Um filme para todos, portanto.
5. Um só intervalo não chega para apreciar este livro: lendo-o, reflecte-se tanto quanto se aprende. Um bom ponto (A Balança da Europa, Carlos Gaspar, Aletheia).
A Europa está em declínio ? perguntamo-nos, entre o receio e a inquietação perante um hoje incerto. Dizem-no um “hoje” de mudança de rumo, será assim? Há Macron, imperial, disposto a devolver ao eixo franco-alemão o seu poder e a sua liderança; há Merkel, navegando na maré baixa, depois do longo ciclo das marés altas; há uma gente desequilibrada e perigosa no canto leste, há uns grupos organizados de extrema direita à espera e a espreita da sua vez, com muitos votos no bolso; há um sul a mudar mas nem todo na mesma direção. E há crises pesadas, dos refugiados à flagrante usura dos próprios sistemas democráticos, passando pela encalhada reforma do euro (será desta?). Avanços e recuos, súbitas ilusões (como agora, com Macron), más surpresas, desilusões, desuniões, medos. E um divórcio litigioso entre eleitos e eleitores, eis o que tem sido o pão nosso de cada dia.

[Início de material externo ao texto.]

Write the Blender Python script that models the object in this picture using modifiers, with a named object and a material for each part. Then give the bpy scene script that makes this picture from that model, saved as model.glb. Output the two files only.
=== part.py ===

Mas… é preciso ir buscar o antes disto. Voltar ao ao passado: essa longa, trágica, sanguinária, impressionante história que Carlos Gaspar – para melhor recortar o hoje europeu de que nos quer falar – ressuscita, relembra e revê. Uma lição, partitura para vários instrumentos, história, política, cultura e civilização ocidental. E conhecimento da génese de que são feitos os comportamentos humanos que ditaram as decisões e as escolhas que, sabemo-lo bem, conduziram às vitórias ou ao horror.
Europa matriz e porto ou Europa em declínio? União Europeia ou Desunião Europeia? Acreditar ou desistir? Leiam este livro.